Request: Keep only the lines from the top of the listing through the one with "return points + unit(into) * SEAM", and reproduce them unaltered.

####

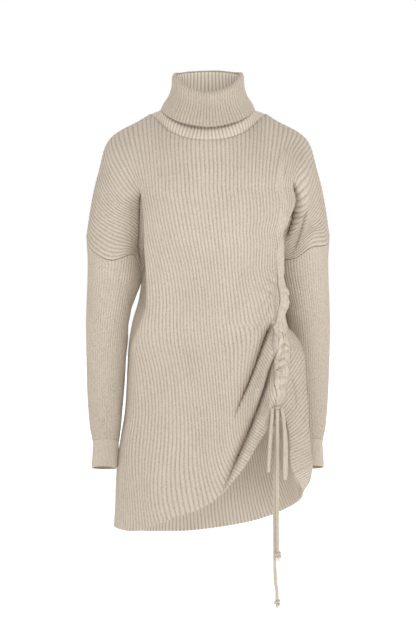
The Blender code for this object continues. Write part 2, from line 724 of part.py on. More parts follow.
# Each seam's points get one normal for both pieces: across the seam times along it.
def seam_normal(points, into_a, into_b, hint):
    run = np.gradient(points, axis=0)
    n = unit(np.cross(run, unit(into_a) - unit(into_b)))
    return np.where((np.sum(n * hint, -1) < 0)[:, None], -n, n)


def draw_back(points, into):
    return points + unit(into) * SEAM


fn, bn = nf.copy(), nb.copy()
Fs, Bs = F.copy(), B.copy()
# side seams
for i, k in ((0, 1), (-1, -2)):
    into_f, into_b = F[k, yoke_count:] - F[i, yoke_count:], B[k, yoke_count:] - B[i, yoke_count:]
    hint = nf[i, yoke_count:] + nb[i, yoke_count:]
    hint[0] = (0, 0, -1)
    n = seam_normal(F[i, yoke_count:], into_f, into_b, hint)
    fn[i, yoke_count:] = bn[i, yoke_count:] = n
    Fs[i, yoke_count:] += unit(into_f) * SEAM
    Bs[i, yoke_count:] += unit(into_b) * SEAM
# shoulder seams
ribs_f, ribs_b = cols_f - RIBS, cols_b - RIBS
for side in (-1, 1):
    at_f = [i for i, r in enumerate(ribs_f) if side * r >= NECK_RIB]
    at_b = [i for i, r in enumerate(ribs_b) if side * r >= NECK_RIB]
    # Both panels take the front's points on the seam, and the back's own ribs.
    n_f = unit(nf[at_f, 0] + np.array([0, 0.6, 0.6]))
    n_f[:, 1] = 0
    n_f = unit(n_f)
    fn[at_f, 0] = n_f
    for i in at_b:
        j = int(np.argmin(np.abs(ribs_f - ribs_b[i])))
        bn[i, 0] = unit(np.array([np.interp(ribs_b[i], ribs_f[at_f], n_f[:, k]) for k in range(3)]))
    Fs[at_f, 0] += np.array([0, -SEAM, 0])
    Bs[at_b, 0] += np.array([0, SEAM, 0])
# armholes, sleeves and cuffs
for side, word in ((-1, "right"), (1, "left")):  # the wearer's own right and left
    i, k = (0, 1) if side < 0 else (-1, -2)
    ring = np.concatenate([F[i, : yoke_count + 1], B[i, 1:yoke_count][::-1]])
    into = np.concatenate(
        [(F[k] - F[i])[: yoke_count + 1], (B[k] - B[i])[1:yoke_count][::-1]]
    )
    grid = sleeve_grid(ring, side, 11)
    n = normals(grid, True) * -side
    hole = seam_normal(
        np.concatenate([ring[-1:], ring, ring[:1]]),
        np.concatenate([into[-1:], into, into[:1]]),
        np.concatenate([grid[-1:, 1], grid[:, 1], grid[:1, 1]])
        - np.concatenate([ring[-1:], ring, ring[:1]]),
        np.concatenate([n[-1:, 1], n[:, 1], n[:1, 1]]),
    )[1:-1]
    hole[0] = unit(np.array([side, 0, 0.25]))
    hole[yoke_count] = (0, 0, -1)
    n[:, 0] = hole
    fn[i, : yoke_count + 1] = hole[: yoke_count + 1]
    bn[i, 1:yoke_count] = hole[: yoke_count : -1]
    bn[i, 0], bn[i, yoke_count] = hole[0], hole[yoke_count]
    Fs[i, : yoke_count + 1] += unit((F[k] - F[i])[: yoke_count + 1]) * SEAM
    Bs[i, : yoke_count + 1] += unit((B[k] - B[i])[: yoke_count + 1]) * SEAM
    grid[:, 0] += unit(grid[:, 1] - grid[:, 0]) * SEAM
    grid[:, -1] += unit(grid[:, -2] - grid[:, -1]) * SEAM
    cuff = cuff_grid(16, side, 4)
    cn = normals(cuff, True) * -side
    n[:, -1] = cn[:, 0]
    cuff[:, 0] += unit(cuff[:, 1] - cuff[:, 0]) * SEAM
    wall(f"sleeve_{word}", grid, n, True, 2.4)
    wall(f"cuff_{word}", cuff, cn, True, 2.4)

# collar
neck_f = [i for i, r in enumerate(ribs_f) if abs(r) <= NECK_RIB]
neck_b = [i for i, r in enumerate(ribs_b) if abs(r) < NECK_RIB][::-1]
base = np.concatenate([F[neck_f, 0], B[neck_b, 0]])
into = np.concatenate([(F[:, 1] - F[:, 0])[neck_f], (B[:, 1] - B[:, 0])[neck_b]])
collar = collar_grid(base, 17)
cn = -normals(collar, True)
wrap = lambda a: np.concatenate([a[-1:], a, a[:1]])
neck = seam_normal(
    wrap(base), wrap(into), wrap(collar[:, 1] - base), wrap(cn[:, 0] * 0 + (0, 0, 1))
)[1:-1]
count = len(neck_f)
for at in (0, count - 1):
    neck[at] = unit(np.array([1.5 * np.sign(base[at, 0]), 0.1, 1]))
cn[:, 0] = neck
fn[neck_f, 0] = neck[:count]
bn[neck_b, 0] = neck[count:]
for at, here in ((0, neck_f[0]), (count - 1, neck_f[-1])):
    fn[here, 0] = neck[at]
    there = int(np.argmin(np.abs(ribs_b - ribs_f[here])))
    bn[there, 0] = neck[at]
Fs[neck_f, 0] += unit(into[:count]) * SEAM
Bs[neck_b, 0] += unit(into[count:]) * SEAM
collar[:, 0] += unit(collar[:, 1] - collar[:, 0]) * SEAM
wall("turtleneck_collar", collar, cn, True, 2.6)

wall("front_panel", Fs, fn)
wall("back_panel", Bs, bn)

# drawstring casing
heights = [-86, -98, -112, -128, -144, -160, -175, -190, -205, -220, -236, -250, -263, -280, -298,
           -314, -330, -346, -358, -370, -381, -392, -404, -416, -428, -442, -456, -470, -486, -500,
           -513, -525]
near = [i for i, r in enumerate(ribs_f) if 9 <= r <= 36]
rings = casing_rings(Fs[near], ribs_f[near], CASING_RIB, heights, 2.4)
loft("drawstring_casing", rings)

# drawstring: the bow's knot at the foot of the casing, its loops and its ends
CORD, KNOT_STEP = 5.8, 4.5
TIE = np.array([119.0, -110.3, -530.2])  # where the bow is tied
turn = np.linspace(0, 2 * np.pi, 11)[:-1]
loft("bow_knot", [
    [TIE + (x, r * np.cos(a), 0.9 * r * np.sin(a)) for a in turn]
    for x, r in ((-5.6, 1.6), (-4.6, 3.1), (-2.4, 3.9), (0, 4.1), (2.4, 3.9), (4.6, 3.1), (5.6, 1.6))
])
cord("bow_loop_right", [
    (110.9, -112.2, -531.5), (110, -114.6, -545), (108.6, -116.8, -562), (106.6, -119.5, -585),
    (105, -121.5, -611), (104.5, -118, -630), (104.5, -109, -638), (105, -100, -631),
    (106.5, -97.5, -611), (108.8, -98, -588), (111, -99, -573), (113.5, -101.5, -562)], 13)
cord("bow_loop_left", [
    (126.8, -110.8, -532), (129.5, -113.5, -545), (131, -117.5, -560), (131.6, -123, -590),
    (131.5, -125.5, -622), (131.7, -122, -642), (133, -113, -650.5), (134.5, -105, -643),
    (135.2, -103.5, -622), (134.6, -104, -590), (131.4, -106.5, -562), (126, -108, -547)], 13)
cord("cord_end_short", [
    (119.3, -115.2, -534.5), (119.4, -115, -560), (119.4, -114.6, -620), (119.4, -111.5, -680),
    (119.4, -110.5, -720), (119.8, -110.5, -762), (120.3, -110.5, -776), (121, -110.5, -790)],
    15, (1.5, 1.75, 1.3))
cord("cord_end_long", [
    (118.6, -109.2, -535.3), (118.4, -108.8, -570), (117.6, -107.6, -610), (115.2, -104.3, -650),
    (114.8, -104.3, -720), (115.3, -104.3, -800), (116.5, -104.3, -830), (119, -104.3, -850),
    (119, -104.3, -873)], 15, (1.1, 1.85, 0.9))
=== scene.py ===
"""Turtleneck tunic in oatmeal rib knit, in the form it keeps when worn.

Tables are in millimetres and become metres when a mesh is made. X is the
wearer's left, -Y the front, Z up; the origin is where the shoulders hold it.
"""

import bpy
import mathutils
import numpy as np
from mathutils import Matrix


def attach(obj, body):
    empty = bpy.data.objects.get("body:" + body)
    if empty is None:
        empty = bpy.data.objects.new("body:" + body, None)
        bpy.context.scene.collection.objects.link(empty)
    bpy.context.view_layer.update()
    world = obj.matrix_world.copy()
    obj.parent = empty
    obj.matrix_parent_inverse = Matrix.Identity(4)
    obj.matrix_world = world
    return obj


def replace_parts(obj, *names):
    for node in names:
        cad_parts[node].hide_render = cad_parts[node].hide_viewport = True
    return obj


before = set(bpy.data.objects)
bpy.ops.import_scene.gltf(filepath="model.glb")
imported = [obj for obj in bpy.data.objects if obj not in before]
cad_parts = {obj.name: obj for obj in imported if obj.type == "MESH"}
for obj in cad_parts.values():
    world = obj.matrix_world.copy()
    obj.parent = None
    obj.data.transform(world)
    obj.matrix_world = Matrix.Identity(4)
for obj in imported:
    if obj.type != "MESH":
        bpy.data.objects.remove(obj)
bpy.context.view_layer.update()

# ---------------------------------------------------------------- camera
# A level camera at chest-to-hem height, far enough back that the garment is
# seen almost without perspective.
eye = bpy.data.objects.new("eye", bpy.data.cameras.new("eye"))
bpy.context.scene.collection.objects.link(eye)
bpy.context.scene.camera = eye
eye.data.lens, eye.data.sensor_width, eye.data.clip_end = 107.6, 36, 60
eye.location = (0, -3.3, -0.361)
eye.rotation_euler = (np.pi / 2, 0, 0)

# ------------------------------------------------------------- drawstring
# One soft cord of plain tubular knit, about 6 mm thick. It comes out of the foot
# of the casing, is tied there in a bow with two hanging loops, and its two ends
# hang free, each stopped with an overhand knot and a little frayed yarn.
MM = 0.001
CORD = 5.8
CORD_WALES = 8  # columns of stitches round the cord
CORD_COURSE = 3.1  # height of one stitch
TIE = np.array([119.0, -110.3, -530.2])  # the middle of the bow's knot
STRAND_POINTS = 130
KNOT_TAKES = 6  # the last stretch of a free end's route, which is inside its knot
YARNS = 7  # frayed out below each knot
CORDS = {  # the route of each strand
    "bow_loop_right": [
        (110.9, -112.2, -531.5), (110, -114.6, -545), (108.6, -116.8, -562), (106.6, -119.5, -585),
        (105, -121.5, -611), (104.5, -118, -630), (104.5, -109, -638), (105, -100, -631),
        (106.5, -97.5, -611), (108.8, -98, -588), (111, -99, -573), (113.5, -101.5, -562)],
    "bow_loop_left": [
        (126.8, -110.8, -532), (129.5, -113.5, -545), (131, -117.5, -560), (131.6, -123, -590),
        (131.5, -125.5, -622), (131.7, -122, -642), (133, -113, -650.5), (134.5, -105, -643),
        (135.2, -103.5, -622), (134.6, -104, -590), (131.4, -106.5, -562), (126, -108, -547)],
    "cord_end_short": [
        (119.3, -115.2, -534.5), (119.4, -115, -560), (119.4, -114.6, -620), (119.4, -111.5, -680),
        (119.4, -110.5, -720), (119.8, -110.5, -762), (120.3, -110.5, -776), (121, -110.5, -790)],
    "cord_end_long": [
        (118.6, -109.2, -535.3), (118.4, -108.8, -570), (117.6, -107.6, -610), (115.2, -104.3, -650),
        (114.8, -104.3, -720), (115.3, -104.3, -800), (116.5, -104.3, -830), (119, -104.3, -850),
        (119, -104.3, -873)],
}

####

Reply:
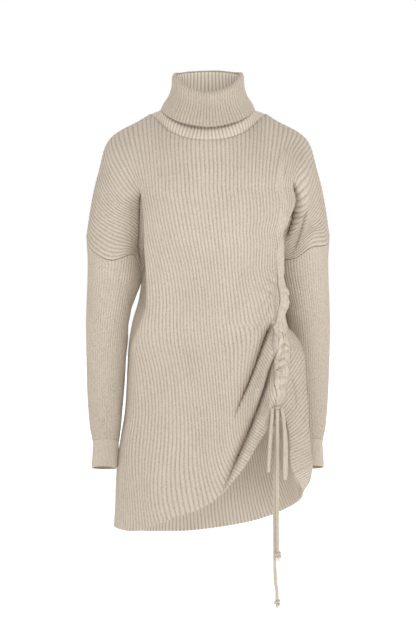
The Blender code for this object continues. Write part 2, from line 724 of part.py on. More parts follow.
# Each seam's points get one normal for both pieces: across the seam times along it.
def seam_normal(points, into_a, into_b, hint):
    run = np.gradient(points, axis=0)
    n = unit(np.cross(run, unit(into_a) - unit(into_b)))
    return np.where((np.sum(n * hint, -1) < 0)[:, None], -n, n)


def draw_back(points, into):
    return points + unit(into) * SEAM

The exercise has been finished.